------ Provided data

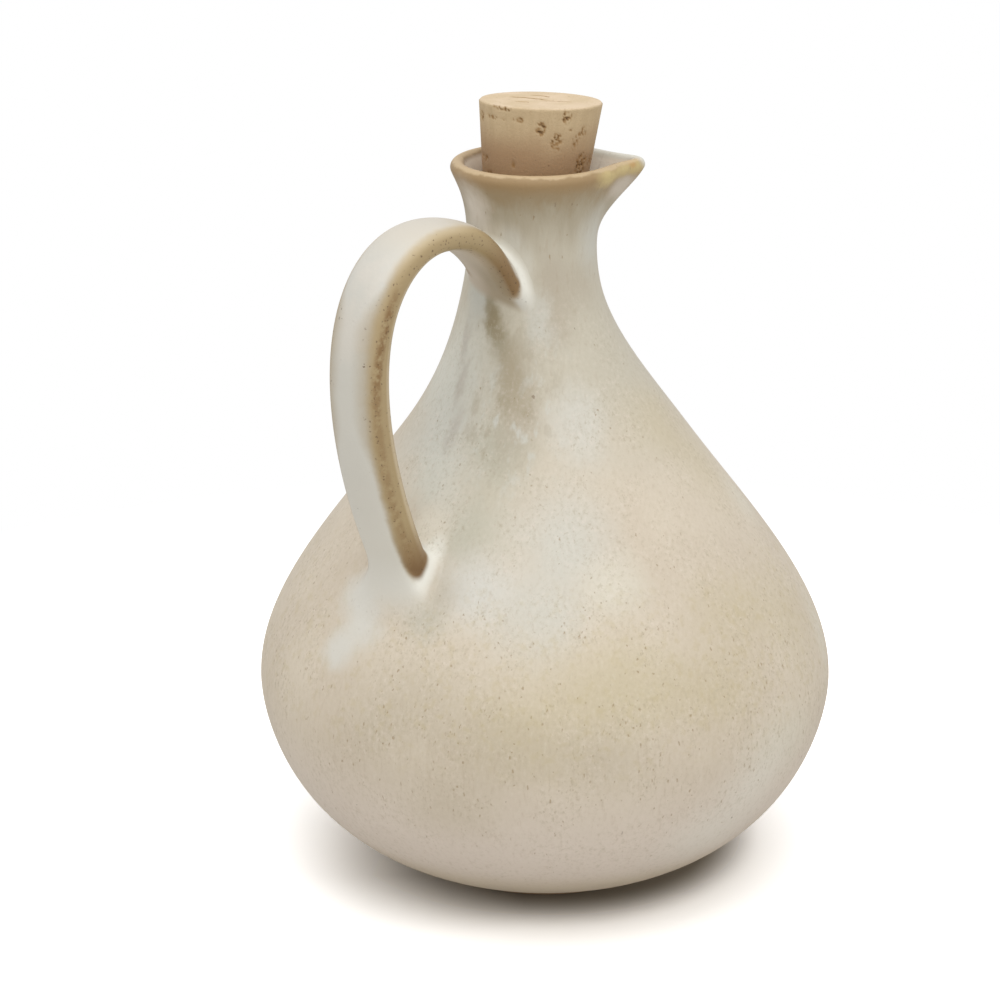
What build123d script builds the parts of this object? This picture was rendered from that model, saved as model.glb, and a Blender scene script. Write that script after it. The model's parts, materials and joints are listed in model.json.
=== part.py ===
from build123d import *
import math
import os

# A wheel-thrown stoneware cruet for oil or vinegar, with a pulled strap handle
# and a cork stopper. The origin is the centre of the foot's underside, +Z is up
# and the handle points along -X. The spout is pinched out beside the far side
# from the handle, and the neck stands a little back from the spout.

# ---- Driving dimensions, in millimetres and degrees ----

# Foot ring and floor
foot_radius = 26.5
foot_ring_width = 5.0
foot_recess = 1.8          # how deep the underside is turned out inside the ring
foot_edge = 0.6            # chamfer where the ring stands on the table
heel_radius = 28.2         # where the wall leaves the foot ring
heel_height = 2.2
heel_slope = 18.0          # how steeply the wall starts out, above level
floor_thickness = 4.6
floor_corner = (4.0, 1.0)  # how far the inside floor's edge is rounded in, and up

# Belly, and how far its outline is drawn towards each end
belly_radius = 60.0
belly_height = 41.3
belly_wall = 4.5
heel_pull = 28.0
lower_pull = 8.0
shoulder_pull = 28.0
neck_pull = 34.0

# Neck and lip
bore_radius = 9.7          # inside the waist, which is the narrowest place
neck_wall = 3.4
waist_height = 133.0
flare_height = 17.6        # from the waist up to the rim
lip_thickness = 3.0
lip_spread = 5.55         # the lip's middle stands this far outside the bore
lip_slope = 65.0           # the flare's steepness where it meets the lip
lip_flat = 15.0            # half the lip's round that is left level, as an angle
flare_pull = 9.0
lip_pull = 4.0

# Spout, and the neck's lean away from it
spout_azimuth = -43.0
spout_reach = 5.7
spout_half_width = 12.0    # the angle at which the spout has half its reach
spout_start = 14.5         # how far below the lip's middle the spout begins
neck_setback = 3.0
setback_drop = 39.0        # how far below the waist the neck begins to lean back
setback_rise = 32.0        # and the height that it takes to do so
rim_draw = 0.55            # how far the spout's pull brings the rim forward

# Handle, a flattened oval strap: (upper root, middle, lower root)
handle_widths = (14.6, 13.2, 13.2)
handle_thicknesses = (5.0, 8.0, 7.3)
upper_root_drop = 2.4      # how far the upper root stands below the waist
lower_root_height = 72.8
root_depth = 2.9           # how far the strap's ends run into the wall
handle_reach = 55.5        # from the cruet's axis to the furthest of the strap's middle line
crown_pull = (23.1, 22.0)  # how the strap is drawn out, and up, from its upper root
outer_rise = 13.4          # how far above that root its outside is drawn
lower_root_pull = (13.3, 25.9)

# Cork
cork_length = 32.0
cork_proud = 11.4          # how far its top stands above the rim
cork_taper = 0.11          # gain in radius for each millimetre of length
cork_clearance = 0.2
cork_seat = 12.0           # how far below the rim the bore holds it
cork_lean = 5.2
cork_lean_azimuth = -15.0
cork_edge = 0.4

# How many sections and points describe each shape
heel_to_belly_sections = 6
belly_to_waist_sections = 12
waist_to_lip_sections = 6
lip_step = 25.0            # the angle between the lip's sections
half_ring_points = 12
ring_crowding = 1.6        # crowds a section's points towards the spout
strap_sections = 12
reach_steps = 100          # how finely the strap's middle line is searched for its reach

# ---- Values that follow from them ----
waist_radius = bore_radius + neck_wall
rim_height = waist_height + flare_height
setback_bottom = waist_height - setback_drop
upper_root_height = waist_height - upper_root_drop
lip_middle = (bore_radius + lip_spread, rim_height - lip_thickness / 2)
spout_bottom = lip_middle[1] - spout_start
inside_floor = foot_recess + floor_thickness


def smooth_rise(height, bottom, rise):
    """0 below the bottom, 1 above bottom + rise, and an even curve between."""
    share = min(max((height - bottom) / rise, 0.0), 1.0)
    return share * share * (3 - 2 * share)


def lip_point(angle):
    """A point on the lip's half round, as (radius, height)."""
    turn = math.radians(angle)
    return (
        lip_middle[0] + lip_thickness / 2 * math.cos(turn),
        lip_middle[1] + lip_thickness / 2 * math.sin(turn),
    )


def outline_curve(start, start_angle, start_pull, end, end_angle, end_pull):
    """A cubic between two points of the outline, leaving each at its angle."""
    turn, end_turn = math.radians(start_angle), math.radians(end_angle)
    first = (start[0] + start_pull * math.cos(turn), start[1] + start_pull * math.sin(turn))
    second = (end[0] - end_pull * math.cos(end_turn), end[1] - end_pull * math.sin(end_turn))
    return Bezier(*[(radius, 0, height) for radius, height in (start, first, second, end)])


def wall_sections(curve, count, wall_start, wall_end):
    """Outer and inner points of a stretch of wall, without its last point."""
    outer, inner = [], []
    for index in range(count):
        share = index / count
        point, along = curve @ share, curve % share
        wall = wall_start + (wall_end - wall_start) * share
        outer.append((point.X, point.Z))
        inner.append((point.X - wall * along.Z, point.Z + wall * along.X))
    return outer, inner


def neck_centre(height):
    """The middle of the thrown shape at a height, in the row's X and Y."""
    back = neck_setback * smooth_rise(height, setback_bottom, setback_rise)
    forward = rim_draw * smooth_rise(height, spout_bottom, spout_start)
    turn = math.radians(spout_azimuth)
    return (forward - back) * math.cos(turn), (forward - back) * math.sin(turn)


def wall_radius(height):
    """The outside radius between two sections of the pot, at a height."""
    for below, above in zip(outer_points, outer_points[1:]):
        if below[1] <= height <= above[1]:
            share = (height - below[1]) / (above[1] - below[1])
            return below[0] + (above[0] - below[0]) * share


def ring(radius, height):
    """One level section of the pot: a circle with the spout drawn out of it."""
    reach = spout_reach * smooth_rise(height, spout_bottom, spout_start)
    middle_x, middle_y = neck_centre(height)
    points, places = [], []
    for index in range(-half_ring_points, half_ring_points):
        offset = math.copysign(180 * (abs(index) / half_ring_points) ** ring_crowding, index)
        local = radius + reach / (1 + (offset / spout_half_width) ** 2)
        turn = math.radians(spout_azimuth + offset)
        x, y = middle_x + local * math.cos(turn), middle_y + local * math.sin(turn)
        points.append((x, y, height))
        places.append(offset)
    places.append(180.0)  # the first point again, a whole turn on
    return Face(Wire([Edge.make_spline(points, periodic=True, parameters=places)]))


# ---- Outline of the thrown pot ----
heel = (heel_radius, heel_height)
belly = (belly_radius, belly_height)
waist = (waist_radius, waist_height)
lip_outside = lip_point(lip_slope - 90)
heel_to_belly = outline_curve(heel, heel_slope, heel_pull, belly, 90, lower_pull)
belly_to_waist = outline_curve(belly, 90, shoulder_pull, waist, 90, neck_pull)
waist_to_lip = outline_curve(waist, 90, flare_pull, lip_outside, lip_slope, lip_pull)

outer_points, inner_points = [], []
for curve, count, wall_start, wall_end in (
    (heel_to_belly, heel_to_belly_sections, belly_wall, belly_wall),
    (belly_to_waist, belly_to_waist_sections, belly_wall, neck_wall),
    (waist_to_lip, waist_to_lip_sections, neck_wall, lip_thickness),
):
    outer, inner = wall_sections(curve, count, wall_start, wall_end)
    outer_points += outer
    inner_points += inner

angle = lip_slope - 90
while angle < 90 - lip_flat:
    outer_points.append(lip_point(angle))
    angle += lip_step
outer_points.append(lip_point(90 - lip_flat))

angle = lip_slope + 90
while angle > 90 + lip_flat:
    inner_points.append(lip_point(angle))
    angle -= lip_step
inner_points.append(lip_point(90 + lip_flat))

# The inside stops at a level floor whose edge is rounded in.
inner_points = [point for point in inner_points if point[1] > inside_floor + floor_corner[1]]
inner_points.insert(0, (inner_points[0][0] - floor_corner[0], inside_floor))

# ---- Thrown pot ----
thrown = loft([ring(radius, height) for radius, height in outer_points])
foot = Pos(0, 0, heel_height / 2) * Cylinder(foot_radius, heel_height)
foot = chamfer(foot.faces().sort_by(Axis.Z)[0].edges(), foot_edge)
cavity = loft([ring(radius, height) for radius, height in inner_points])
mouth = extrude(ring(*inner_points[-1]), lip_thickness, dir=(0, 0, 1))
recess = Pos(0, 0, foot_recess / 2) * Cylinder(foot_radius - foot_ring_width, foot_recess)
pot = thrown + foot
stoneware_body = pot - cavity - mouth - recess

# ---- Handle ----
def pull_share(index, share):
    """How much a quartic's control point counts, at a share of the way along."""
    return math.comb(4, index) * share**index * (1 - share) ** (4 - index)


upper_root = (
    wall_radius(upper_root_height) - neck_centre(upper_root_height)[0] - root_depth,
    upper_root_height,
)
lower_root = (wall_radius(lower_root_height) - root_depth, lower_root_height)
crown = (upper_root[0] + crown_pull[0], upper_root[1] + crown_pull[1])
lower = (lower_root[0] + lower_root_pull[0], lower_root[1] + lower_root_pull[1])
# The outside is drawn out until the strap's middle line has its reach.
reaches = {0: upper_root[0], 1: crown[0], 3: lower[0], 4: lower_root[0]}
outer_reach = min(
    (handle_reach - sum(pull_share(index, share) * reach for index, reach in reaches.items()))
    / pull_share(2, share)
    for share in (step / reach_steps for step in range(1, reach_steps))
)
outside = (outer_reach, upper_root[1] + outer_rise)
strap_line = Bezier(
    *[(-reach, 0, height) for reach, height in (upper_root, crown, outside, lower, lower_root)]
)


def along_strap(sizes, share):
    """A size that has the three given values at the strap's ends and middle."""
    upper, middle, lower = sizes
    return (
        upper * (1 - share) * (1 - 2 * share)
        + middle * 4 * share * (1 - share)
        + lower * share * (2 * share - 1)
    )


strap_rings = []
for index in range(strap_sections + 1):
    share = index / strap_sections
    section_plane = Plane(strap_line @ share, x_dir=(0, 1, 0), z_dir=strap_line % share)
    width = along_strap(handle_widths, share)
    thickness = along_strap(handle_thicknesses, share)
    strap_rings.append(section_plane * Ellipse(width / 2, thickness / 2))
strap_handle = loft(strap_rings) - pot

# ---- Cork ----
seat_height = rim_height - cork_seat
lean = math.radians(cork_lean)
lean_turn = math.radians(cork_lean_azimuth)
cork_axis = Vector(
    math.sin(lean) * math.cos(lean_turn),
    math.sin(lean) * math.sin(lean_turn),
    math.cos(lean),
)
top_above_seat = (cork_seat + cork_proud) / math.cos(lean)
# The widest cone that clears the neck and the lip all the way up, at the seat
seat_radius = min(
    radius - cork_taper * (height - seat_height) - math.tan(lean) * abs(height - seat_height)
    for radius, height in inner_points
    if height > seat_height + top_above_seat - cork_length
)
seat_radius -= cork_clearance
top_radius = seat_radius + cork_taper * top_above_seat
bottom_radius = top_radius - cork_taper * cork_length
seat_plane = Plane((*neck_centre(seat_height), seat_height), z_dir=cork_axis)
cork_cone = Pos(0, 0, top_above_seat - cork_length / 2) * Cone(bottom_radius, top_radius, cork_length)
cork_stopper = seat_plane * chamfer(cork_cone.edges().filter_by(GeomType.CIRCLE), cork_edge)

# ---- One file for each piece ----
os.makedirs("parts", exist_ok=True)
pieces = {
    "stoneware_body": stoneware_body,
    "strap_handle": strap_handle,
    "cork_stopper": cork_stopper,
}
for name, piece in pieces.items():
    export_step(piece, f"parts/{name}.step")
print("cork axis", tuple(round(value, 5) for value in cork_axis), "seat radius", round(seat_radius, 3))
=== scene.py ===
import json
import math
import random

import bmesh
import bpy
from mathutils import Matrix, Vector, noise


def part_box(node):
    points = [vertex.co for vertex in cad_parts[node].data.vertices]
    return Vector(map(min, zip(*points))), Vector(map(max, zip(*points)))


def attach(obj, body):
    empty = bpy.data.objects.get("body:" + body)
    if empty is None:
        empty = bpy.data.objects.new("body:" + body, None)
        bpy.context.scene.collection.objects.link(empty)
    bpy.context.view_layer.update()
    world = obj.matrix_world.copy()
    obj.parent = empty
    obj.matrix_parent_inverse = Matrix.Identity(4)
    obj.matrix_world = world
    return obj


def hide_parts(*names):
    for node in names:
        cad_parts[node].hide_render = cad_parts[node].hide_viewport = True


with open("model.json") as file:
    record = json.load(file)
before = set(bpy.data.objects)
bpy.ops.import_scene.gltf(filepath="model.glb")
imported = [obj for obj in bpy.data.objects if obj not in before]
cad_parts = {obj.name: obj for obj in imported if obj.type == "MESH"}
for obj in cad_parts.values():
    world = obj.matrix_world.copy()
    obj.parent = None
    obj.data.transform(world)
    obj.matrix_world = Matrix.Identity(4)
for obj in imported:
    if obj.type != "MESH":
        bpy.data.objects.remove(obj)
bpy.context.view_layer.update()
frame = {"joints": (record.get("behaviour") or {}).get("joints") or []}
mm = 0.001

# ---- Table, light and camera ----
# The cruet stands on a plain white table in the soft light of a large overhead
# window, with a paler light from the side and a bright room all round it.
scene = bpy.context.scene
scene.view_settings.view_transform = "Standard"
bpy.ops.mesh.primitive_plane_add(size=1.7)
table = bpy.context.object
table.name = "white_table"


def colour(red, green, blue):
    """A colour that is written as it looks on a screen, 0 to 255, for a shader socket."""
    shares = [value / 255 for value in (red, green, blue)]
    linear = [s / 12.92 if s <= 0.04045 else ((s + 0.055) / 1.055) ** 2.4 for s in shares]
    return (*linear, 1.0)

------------
------ Provided data

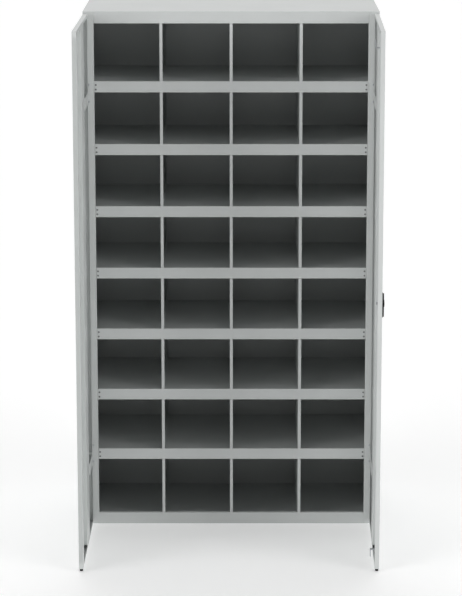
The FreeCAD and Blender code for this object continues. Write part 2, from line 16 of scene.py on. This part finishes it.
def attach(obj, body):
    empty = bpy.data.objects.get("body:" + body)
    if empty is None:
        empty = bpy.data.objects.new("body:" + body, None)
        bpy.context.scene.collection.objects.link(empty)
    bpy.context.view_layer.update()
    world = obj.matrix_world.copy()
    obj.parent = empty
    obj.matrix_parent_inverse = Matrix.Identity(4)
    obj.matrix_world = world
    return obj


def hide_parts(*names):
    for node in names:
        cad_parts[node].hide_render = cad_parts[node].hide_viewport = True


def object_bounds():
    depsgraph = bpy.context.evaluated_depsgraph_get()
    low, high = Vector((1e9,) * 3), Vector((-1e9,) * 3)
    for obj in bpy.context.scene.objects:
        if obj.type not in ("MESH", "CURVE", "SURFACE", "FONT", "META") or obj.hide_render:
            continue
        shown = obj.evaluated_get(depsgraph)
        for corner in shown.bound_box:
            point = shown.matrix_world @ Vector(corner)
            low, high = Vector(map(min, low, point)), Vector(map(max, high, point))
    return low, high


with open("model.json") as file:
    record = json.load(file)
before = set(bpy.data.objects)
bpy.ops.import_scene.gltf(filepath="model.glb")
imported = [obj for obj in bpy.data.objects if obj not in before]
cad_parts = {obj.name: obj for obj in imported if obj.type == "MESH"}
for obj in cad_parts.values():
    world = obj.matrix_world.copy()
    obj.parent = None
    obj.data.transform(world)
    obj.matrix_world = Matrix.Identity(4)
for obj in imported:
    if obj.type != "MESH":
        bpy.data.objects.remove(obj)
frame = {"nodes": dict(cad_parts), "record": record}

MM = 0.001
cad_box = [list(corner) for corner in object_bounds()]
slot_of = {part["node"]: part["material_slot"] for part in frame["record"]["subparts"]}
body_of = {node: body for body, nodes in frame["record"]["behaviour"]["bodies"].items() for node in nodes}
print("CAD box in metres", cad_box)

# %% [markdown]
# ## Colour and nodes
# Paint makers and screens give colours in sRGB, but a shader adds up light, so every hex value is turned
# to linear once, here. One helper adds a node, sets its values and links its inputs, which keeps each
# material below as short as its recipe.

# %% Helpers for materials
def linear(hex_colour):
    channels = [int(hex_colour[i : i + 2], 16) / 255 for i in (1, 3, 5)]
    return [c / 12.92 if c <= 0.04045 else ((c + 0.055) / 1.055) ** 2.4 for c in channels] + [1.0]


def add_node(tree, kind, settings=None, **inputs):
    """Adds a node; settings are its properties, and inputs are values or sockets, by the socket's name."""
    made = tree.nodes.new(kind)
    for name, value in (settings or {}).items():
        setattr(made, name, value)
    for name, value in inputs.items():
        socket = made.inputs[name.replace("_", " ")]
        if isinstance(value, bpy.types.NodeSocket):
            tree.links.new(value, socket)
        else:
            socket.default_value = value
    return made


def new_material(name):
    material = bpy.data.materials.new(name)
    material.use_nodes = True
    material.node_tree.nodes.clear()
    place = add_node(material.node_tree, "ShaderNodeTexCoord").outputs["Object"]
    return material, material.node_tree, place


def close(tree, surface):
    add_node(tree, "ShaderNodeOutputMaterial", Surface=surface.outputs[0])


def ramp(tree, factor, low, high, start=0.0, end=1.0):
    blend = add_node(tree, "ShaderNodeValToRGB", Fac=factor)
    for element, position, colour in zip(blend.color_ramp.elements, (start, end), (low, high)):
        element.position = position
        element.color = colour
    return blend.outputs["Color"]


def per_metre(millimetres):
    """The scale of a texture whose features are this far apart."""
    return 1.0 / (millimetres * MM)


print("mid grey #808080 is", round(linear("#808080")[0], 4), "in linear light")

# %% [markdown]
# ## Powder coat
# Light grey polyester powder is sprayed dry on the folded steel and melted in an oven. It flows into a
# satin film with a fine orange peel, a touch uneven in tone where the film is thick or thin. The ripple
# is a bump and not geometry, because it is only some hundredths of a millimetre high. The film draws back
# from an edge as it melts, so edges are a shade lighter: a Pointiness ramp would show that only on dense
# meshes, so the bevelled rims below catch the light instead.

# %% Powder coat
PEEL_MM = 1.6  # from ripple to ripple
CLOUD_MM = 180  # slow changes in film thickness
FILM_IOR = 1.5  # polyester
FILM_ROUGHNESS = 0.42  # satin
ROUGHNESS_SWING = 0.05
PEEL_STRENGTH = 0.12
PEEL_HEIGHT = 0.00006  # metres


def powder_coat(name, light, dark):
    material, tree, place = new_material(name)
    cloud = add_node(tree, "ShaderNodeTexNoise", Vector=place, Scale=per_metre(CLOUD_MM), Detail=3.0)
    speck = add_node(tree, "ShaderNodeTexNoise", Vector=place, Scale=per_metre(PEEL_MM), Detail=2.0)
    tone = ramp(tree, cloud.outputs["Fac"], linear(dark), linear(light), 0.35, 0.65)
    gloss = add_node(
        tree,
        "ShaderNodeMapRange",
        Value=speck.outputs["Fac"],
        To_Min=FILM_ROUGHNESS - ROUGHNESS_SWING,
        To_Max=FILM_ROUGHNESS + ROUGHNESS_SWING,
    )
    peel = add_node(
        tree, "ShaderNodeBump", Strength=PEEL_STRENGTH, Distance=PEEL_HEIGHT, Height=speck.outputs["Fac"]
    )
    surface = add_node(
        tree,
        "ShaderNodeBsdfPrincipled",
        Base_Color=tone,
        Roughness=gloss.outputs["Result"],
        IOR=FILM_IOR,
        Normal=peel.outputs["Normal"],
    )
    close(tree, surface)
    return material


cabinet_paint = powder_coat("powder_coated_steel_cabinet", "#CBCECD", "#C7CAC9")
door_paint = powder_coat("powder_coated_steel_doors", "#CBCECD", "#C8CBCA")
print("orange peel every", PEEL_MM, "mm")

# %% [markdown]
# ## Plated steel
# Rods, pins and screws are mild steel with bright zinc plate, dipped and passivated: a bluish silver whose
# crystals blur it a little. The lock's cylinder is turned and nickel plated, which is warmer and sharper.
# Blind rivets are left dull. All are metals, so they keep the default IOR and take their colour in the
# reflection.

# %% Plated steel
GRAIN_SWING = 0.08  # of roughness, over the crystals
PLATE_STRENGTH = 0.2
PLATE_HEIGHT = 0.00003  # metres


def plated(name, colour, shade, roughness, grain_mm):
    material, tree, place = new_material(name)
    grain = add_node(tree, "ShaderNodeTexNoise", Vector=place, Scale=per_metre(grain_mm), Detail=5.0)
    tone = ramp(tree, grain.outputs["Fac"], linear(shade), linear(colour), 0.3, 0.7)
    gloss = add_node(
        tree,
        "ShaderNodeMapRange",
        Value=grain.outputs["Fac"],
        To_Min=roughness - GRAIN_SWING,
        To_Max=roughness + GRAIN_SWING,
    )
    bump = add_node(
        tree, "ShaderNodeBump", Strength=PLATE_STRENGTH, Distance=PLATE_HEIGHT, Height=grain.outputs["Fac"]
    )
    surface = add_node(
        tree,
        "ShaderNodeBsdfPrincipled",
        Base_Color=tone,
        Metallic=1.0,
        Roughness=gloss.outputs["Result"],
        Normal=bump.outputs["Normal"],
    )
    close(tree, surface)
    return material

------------

Given instruction:
Begin at the line that has "# ---- One file"; stop after the line that has "zip(*points))), Vector(map(max, zip(*points)))". Copy every line in that span exactly.

Full solution:
# ---- One file for each piece ----
os.makedirs("parts", exist_ok=True)
pieces = {
    "stoneware_body": stoneware_body,
    "strap_handle": strap_handle,
    "cork_stopper": cork_stopper,
}
for name, piece in pieces.items():
    export_step(piece, f"parts/{name}.step")
print("cork axis", tuple(round(value, 5) for value in cork_axis), "seat radius", round(seat_radius, 3))
=== scene.py ===
import json
import math
import random

import bmesh
import bpy
from mathutils import Matrix, Vector, noise


def part_box(node):
    points = [vertex.co for vertex in cad_parts[node].data.vertices]
    return Vector(map(min, zip(*points))), Vector(map(max, zip(*points)))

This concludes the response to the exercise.